The only opening act for the night came in the form of Tami Neilson, a country & soul singer/songwriter, and Silver Scroll winner. Performing her material on stage with her rhythm band, she performs an odd assortment of set material. Despite gaining some movement as they warm up, the group remain largely stationary throughout their performance; an aspect that gets multiplied by the size of the stage in the arena. Neilson’s voice is exemplary, varied, well-projected, powerful, and you can’t help but be impressed with her vocal talents. However, the performance overall felt out of place, with a rhythm section that looks and sounds like it is holding back; such as drumming with hands as opposed to drumsticks for a fair proportion of the set. It created a disconnect between the power of the vocals and the accompanying rhythm and instrumental melodies. Neilson as an individual is a woman of many talents; incorporating yodel-like vocal components, playing the harmonica herself, and putting forward some very relatable and hilarious banter. Singing in a style that fits well with the theme song of a James Bond film, but wasn’t enough to get the crowd suitably warmed up.
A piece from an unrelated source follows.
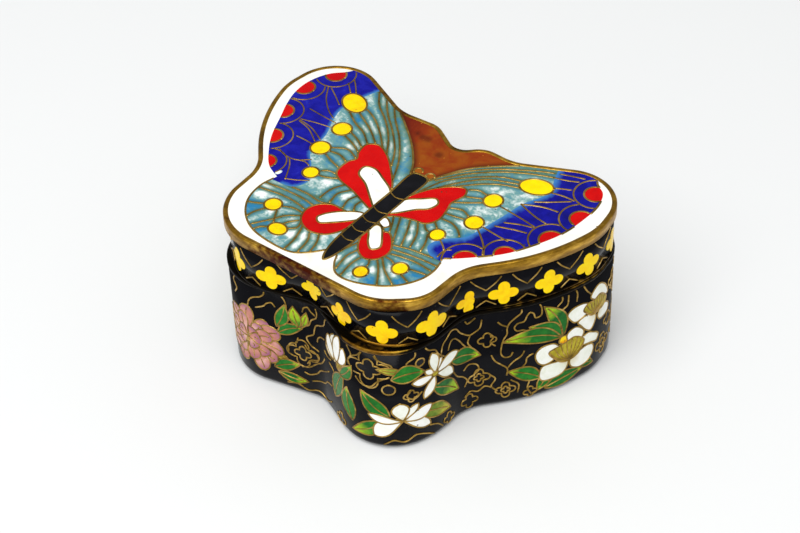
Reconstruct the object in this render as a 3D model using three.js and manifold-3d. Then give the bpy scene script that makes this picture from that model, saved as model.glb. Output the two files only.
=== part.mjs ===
// A butterfly-shaped cloisonné enamel box: a hollow copper base and a lift-off lid,
// edged with soldered brass. Millimetres, +Z up, +Y towards the butterfly's head,
// origin on the table under the middle of the box.
import * as THREE from "three";
import { mergeVertices } from "three/addons/utils/BufferGeometryUtils.js";
import Module from "manifold-3d";

const wasm = await Module();
wasm.setup();

// Heights above the table
const HEIGHT = 36.4; // top of the lid
const CROWN_BAND_HEIGHT = 2.4; // brass band round the lid's top edge
const LID_FOOT = 25.7; // lower edge of the lid
const LID_EDGE_HEIGHT = 0.6; // brass edge soldered under the lid's skirt
const MOUTH_TOP = 25.5; // top of the brass mouth rim that the lid rests over
const MOUTH_RIM_HEIGHT = 0.9;
const LIP_TOP = 28.3; // top of the lip that keeps the lid in place

// Thicknesses: copper sheet with enamel on both of its faces
const WALL = 1.8;
const FLOOR = 2.0;
const LID_PLATE = 2.8;
const CROWN_BAND = 0.85; // brass band, seen from above
const CROWN_CHAMFER = 0.25;
const LIP = 0.8;

const BASE_ROUND = 1.5; // rounding between wall and underside
const INNER_ROUND = 1.5; // fillet of enamel between wall and floor
const SKIRT_SET_BACK = 0.25; // skirt's face behind the brass band above it
const LID_EDGE_PROUD = 0.1; // brass edge in front of the skirt's face
const LID_PLAY = 0.3; // between the lip and the inside of the skirt
const SEAT_GAP = 0.05; // solder line between brass and copper

const ARC_STEP = THREE.MathUtils.degToRad(8);

// The outline runs like a belt round discs of radius r: OVER a disc where the box bulges
// out, UNDER it where the box is drawn in. Both halves share the wing's discs, mirrored;
// the notch at the head and the dent at the tail sit a little to the right, as hammered.
const OVER = 1;
const UNDER = -1;
const disc = (x, y, r, side) => ({ x, y, r, side });
const mirrored = (d) => disc(-d.x, d.y, d.r, d.side);

const HEAD_NOTCH = disc(2.1, 21.85, 3.35, UNDER);
const HEAD_BUMP_LEFT = disc(-6.1, 16.2, 5.7, OVER);
const HEAD_BUMP_RIGHT = disc(8.9, 16.3, 5.35, OVER);

// Right wings, from the head round to the hindwing
const WINGS = [
  disc(11.7, 30.95, 9.4, UNDER), // hollow between head and forewing
  disc(28.3, 17.95, 9.4, OVER), // forewing tip, front
  disc(24.9, 15.55, 13.1, OVER), // forewing tip, side
  disc(-0.8, 22.05, 39.6, OVER), // forewing's long outer edge
  disc(34.1, -12.45, 9.4, UNDER), // waist between the wings
  disc(16.2, -15.35, 8.3, OVER), // hindwing
];

// Tails from left to right: the lid's plate bridges the dent that its skirt and the base have
const CROWN_TAIL = [disc(-13, -14.65, 11.55, OVER), disc(12.3, -14.35, 11.55, OVER)];
const SKIRT_TAIL = [
  disc(-11.4, -15.65, 11, OVER),
  disc(-0.1, -29.25, 5.5, UNDER),
  disc(13.6, -15.45, 10.6, OVER),
];
const BASE_TAIL = [
  disc(-13.75, -15.55, 10.6, OVER),
  disc(0.4, -29.05, 5.7, UNDER),
  disc(13.1, -16.35, 11, OVER),
];

// The belt's discs in order, anticlockwise from the head notch
function beltDiscs(tail) {
  return [
    HEAD_NOTCH,
    HEAD_BUMP_LEFT,
    ...WINGS.map(mirrored),
    ...tail,
    ...WINGS.toReversed(),
    HEAD_BUMP_RIGHT,
  ];
}

// Directions in which the belt leaves each disc for the next one
function tangentAngles(discs) {
  return discs.map((from, i) => {
    const to = discs[(i + 1) % discs.length];
    const dx = to.x - from.x;
    const dy = to.y - from.y;
    const drift = to.side * to.r - from.side * from.r;
    const run = Math.sqrt(dx * dx + dy * dy - drift * drift);
    return Math.atan2(dy, dx) - Math.atan2(drift, run);
  });
}

// Points of the belt round a tail's outline, moved out by offset (in, where negative)
function outline(tail, offset) {
  const discs = beltDiscs(tail);
  const leaving = tangentAngles(discs);
  const points = [];
  discs.forEach((d, i) => {
    const start = leaving.at(i - 1);
    let turn = leaving[i] - start;
    turn -= 2 * Math.PI * Math.round(turn / (2 * Math.PI));
    const steps = Math.max(1, Math.ceil(Math.abs(turn) / ARC_STEP));
    const reach = d.side * d.r + offset;
    for (let k = 0; k <= steps; k++) {
      const heading = start + (turn * k) / steps;
      points.push(
        new THREE.Vector2(d.x + reach * Math.sin(heading), d.y - reach * Math.cos(heading)),
      );
    }
  });
  return points;
}

// Surface through rings of equal point count. Each ring is { tail, offset, z }.
// A closed section joins the last ring to the first; an open one is capped at both ends.
function sweep(rings, closedSection) {
  const loops = rings.map(({ tail, offset }) => outline(tail, offset));
  const count = loops[0].length;
  const position = [];
  loops.forEach((loop, r) => loop.forEach((p) => position.push(p.x, p.y, rings[r].z)));
  const index = [];
  const strips = closedSection ? rings.length : rings.length - 1;
  for (let r = 0; r < strips; r++) {
    const low = r * count;
    const high = ((r + 1) % rings.length) * count;
    for (let i = 0; i < count; i++) {
      const j = (i + 1) % count;
      index.push(low + i, low + j, high + j, low + i, high + j, high + i);
    }
  }
  if (!closedSection) {
    const last = (rings.length - 1) * count;
    for (const [a, b, c] of THREE.ShapeUtils.triangulateShape(loops[0], [])) index.push(a, c, b);
    for (const [a, b, c] of THREE.ShapeUtils.triangulateShape(loops.at(-1), []))
      index.push(last + a, last + b, last + c);
  }
  const geometry = new THREE.BufferGeometry();
  geometry.setAttribute("position", new THREE.Float32BufferAttribute(position, 3));
  geometry.setIndex(index);
  return geometry;
}

const prism = (tail, offset, bottom, top) =>
  sweep([
    { tail, offset, z: bottom },
    { tail, offset, z: top },
  ]);

// Ring of rectangular section between two offsets
const hoop = (tail, outer, inner, bottom, top) =>
  sweep(
    [
      { tail, offset: outer, z: bottom },
      { tail, offset: outer, z: top },
      { tail, offset: inner, z: top },
      { tail, offset: inner, z: bottom },
    ],
    true,
  );

function toSolid(geometry) {
  const merged = mergeVertices(geometry, 1e-4);
  return new wasm.Manifold(
    new wasm.Mesh({
      numProp: 3,
      vertProperties: merged.attributes.position.array,
      triVerts: new Uint32Array(merged.index.array),
    }),
  );
}

function toGeometry(solid) {
  const { vertProperties, triVerts } = solid.getMesh();
  const geometry = new THREE.BufferGeometry();
  geometry.setAttribute("position", new THREE.Float32BufferAttribute(vertProperties, 3));
  geometry.setIndex(new THREE.Uint32BufferAttribute(triVerts, 1));
  return geometry;
}

// Copper base: wall and floor in one, rounded underneath, with a soft fillet inside
function baseGeometry() {
  const QUARTER_STEPS = 3;
  const quarter = (centreOffset, centreZ, radius, from, to) =>
    Array.from({ length: QUARTER_STEPS + 1 }, (_, k) => {
      const a = from + ((to - from) * k) / QUARTER_STEPS;
      return {
        tail: BASE_TAIL,
        offset: centreOffset + radius * Math.cos(a),
        z: centreZ + radius * Math.sin(a),
      };
    });
  const wallTop = MOUTH_TOP - MOUTH_RIM_HEIGHT;
  return sweep([
    ...quarter(-BASE_ROUND, BASE_ROUND, BASE_ROUND, -Math.PI / 2, 0),
    { tail: BASE_TAIL, offset: 0, z: wallTop },
    { tail: BASE_TAIL, offset: -WALL, z: wallTop },
    ...quarter(-WALL - INNER_ROUND, FLOOR + INNER_ROUND, INNER_ROUND, 0, -Math.PI / 2),
  ]);
}

// Brass rim soldered on the base's mouth, with the lip that stands up inside the lid
function mouthRimGeometry() {
  const bottom = MOUTH_TOP - MOUTH_RIM_HEIGHT;
  const lipFace = -SKIRT_SET_BACK - WALL - LID_PLAY;
  const ledge = toSolid(prism(BASE_TAIL, 0, bottom, MOUTH_TOP));
  const lip = toSolid(prism(SKIRT_TAIL, lipFace, bottom, LIP_TOP));
  const opening = toSolid(prism(SKIRT_TAIL, lipFace - LIP, bottom - 1, LIP_TOP + 1));
  return toGeometry(ledge.add(lip).subtract(opening));
}

// Copper lid: the enamelled plate and the skirt hanging under it
function lidGeometry() {
  const bandFoot = HEIGHT - CROWN_BAND_HEIGHT;
  const plate = toSolid(
    prism(CROWN_TAIL, -CROWN_BAND - SEAT_GAP, HEIGHT - LID_PLATE, HEIGHT),
  );
  const skirt = toSolid(
    hoop(
      SKIRT_TAIL,
      -SKIRT_SET_BACK,
      -SKIRT_SET_BACK - WALL,
      LID_FOOT + LID_EDGE_HEIGHT,
      bandFoot,
    ),
  );
  return toGeometry(plate.add(skirt));
}

// Brass edge under the skirt, resting over the mouth rim
const lidEdgeGeometry = () =>
  hoop(
    SKIRT_TAIL,
    -SKIRT_SET_BACK + LID_EDGE_PROUD,
    -SKIRT_SET_BACK - WALL,
    LID_FOOT,
    LID_FOOT + LID_EDGE_HEIGHT,
  );

// Brass band round the lid's top edge, its outer corner eased by polishing
function crownBandGeometry() {
  const foot = HEIGHT - CROWN_BAND_HEIGHT;
  const ring = (offset, z) => ({ tail: CROWN_TAIL, offset, z });
  return sweep(
    [
      ring(0, foot),
      ring(0, HEIGHT - CROWN_CHAMFER),
      ring(-CROWN_CHAMFER, HEIGHT),
      ring(-CROWN_BAND, HEIGHT),
      ring(-CROWN_BAND, foot),
    ],
    true,
  );
}

const enamel = (color) => new THREE.MeshStandardMaterial({ color, roughness: 0.18, metalness: 0 });
const brass = (color) => new THREE.MeshStandardMaterial({ color, roughness: 0.4, metalness: 1 });

const PIECES = [
  ["base", baseGeometry(), enamel(0x0c0c14)],
  ["base_mouth_rim", mouthRimGeometry(), brass(0xb07a20)],
  ["lid", lidGeometry(), enamel(0xf6f4ea)],
  ["lid_foot_edge", lidEdgeGeometry(), brass(0xb07a20)],
  ["lid_crown_band", crownBandGeometry(), brass(0x9a6a1c)],
];

const box = new THREE.Group();
for (const [name, geometry, material] of PIECES) {
  geometry.computeVertexNormals();
  const mesh = new THREE.Mesh(geometry, material);
  mesh.name = name;
  box.add(mesh);
}

export default box;
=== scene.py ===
import math

import bpy
import numpy as np
from mathutils import Matrix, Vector
from mathutils.geometry import delaunay_2d_cdt


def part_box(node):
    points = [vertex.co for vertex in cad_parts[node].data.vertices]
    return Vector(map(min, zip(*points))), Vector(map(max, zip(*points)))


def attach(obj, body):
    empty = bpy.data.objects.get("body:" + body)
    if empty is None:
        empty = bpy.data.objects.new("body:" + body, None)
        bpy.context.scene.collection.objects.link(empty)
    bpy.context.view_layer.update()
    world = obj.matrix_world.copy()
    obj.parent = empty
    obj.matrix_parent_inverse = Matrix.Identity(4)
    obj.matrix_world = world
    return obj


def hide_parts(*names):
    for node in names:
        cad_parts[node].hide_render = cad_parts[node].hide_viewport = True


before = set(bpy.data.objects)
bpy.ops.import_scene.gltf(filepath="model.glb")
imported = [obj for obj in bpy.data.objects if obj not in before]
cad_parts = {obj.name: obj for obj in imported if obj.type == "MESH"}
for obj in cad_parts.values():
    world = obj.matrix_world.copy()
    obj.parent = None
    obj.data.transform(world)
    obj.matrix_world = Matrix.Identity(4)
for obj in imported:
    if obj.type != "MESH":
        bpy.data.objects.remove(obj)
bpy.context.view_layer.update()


# ---------------------------------------------------------------------------------------------
# Base: a raised copper bowl in the outline of a butterfly, its wall bent round and soldered to
# a flat floor. Black enamel is fired on the outside, plain turquoise counter-enamel on the rest.

MM = 0.001
OVER, UNDER = 1, -1  # the outline runs like a belt over or under discs of x, y and radius, in mm

HEAD_NOTCH = (2.1, 21.85, 3.35, UNDER)
HEAD_BUMP_LEFT = (-6.1, 16.2, 5.7, OVER)
HEAD_BUMP_RIGHT = (8.9, 16.3, 5.35, OVER)
WINGS = [
    (11.7, 30.95, 9.4, UNDER),
    (28.3, 17.95, 9.4, OVER),
    (24.9, 15.55, 13.1, OVER),
    (-0.8, 22.05, 39.6, OVER),
    (34.1, -12.45, 9.4, UNDER),
    (16.2, -15.35, 8.3, OVER),
]
BASE_TAIL = [(-13.75, -15.55, 10.6, OVER), (0.4, -29.05, 5.7, UNDER), (13.1, -16.35, 11, OVER)]

TAIL_POINT_X = 0.3  # where the outline is counted from, in the middle of the tail side
ARC_STEPS = 60
BELT_STEPS = 912  # points round an outline, a quarter of a millimetre apart
QUARTER_STEPS = 7  # rings over a rounded corner
WALL = 1.8
FLOOR = 2.0
BASE_ROUND = 1.5
INLAY_DEPTH = 0.15  # the ground enamel lies this far below the metal edges round it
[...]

That being said, when you are opening for the likes of Robbie Williams, it is a large shadow to try shine through, and Robbie doesn’t ease into his performance; full throttle right from the get-go. Robbie Williams is well aware of his own checkered past, and deals with it in the most appropriate way possible; humour. Before even coming out on stage, the crowd is treated to the National Anthem of Robbie, a short biographical piece that touches on his battles with drugs and alcohol, sexual orientation, his inability to capture the US market, before the show begins. With grand gestures much like a professional fight, Robbie is announced, and he takes to the stage, with a number of dancers fitted in fighting garb, completing their choreographed moves about the stage. The lights, backing screen, lasers, dancers, backup vocalists, and musical team, are all immense. The scale of the show is unbelievable, and a thrill to witness. The video screen that takes up the wall behind the stage, on its own is a masterpiece, creating compositions of imagery with live feeds of the show as it happens as if creating music videos for each track, unique to this show.

Above and beyond the visual aesthetics of the show, Robbie Williams oozes with charisma and confidence, able to pull off classics such as Minnie the Moocher while wearing a kilt and singlet. Taking the time to read the signs that the audience has made, and including the audience at every step, there is no part of him that comes across as unlikable. Bringing an audience member on stage from the VIP standing floor area, for a touching performance of Something Stupid upon a park bench, emotions are barely contained, and he takes the time to listen to her, and comfort her, even allowing her to record and live stream the song he was directing at her. The night was full of personal moments, and it brings the crowd closer to Robbie. After one story about watching his father perform as a singer and comedian when he was a child, he then brings his father out on stage for a duet of Neil Diamond’s Sweet Caroline.

Testing the age of the audience by encouraging them to sing along with a number of nostalgic songs, and performing a number of covers, one could look at the set list and be surprised at how many non-Robbie Williams song that are included, but that is part of the appeal; the crowd is here for the person, not just the singles and hits. Millennium, Better Man, and She’s the One were all well received, with a sea of arms raised, voices chanting along, and phone torches lit, but so was his rendition of My Way, and his touching tribute to George Michael, performing Freedom. Almost too much to take in, the show appeals on so many levels, with so many aspects occurring simultaneously, that there is no chance for boredom to creep in.

The man is all smiles for the entire night, taking in every smile and wave, soaking up every lyric that the crowd belts back, joining in with the dancer’s choreography, allowing interactions with people, the entire experience is a positive one. Not overly scripted and wooden, but maintaining its professionalism while having adaptability and a jovial atmosphere. One of the more extensive and elaborate setups I have ever come across in New Zealand, and if tonight’s encore performance of Angels was anything to go by, Robbie Williams’ upcoming Dunedin show on Saturday night is going to leave a lasting impact on the southerners.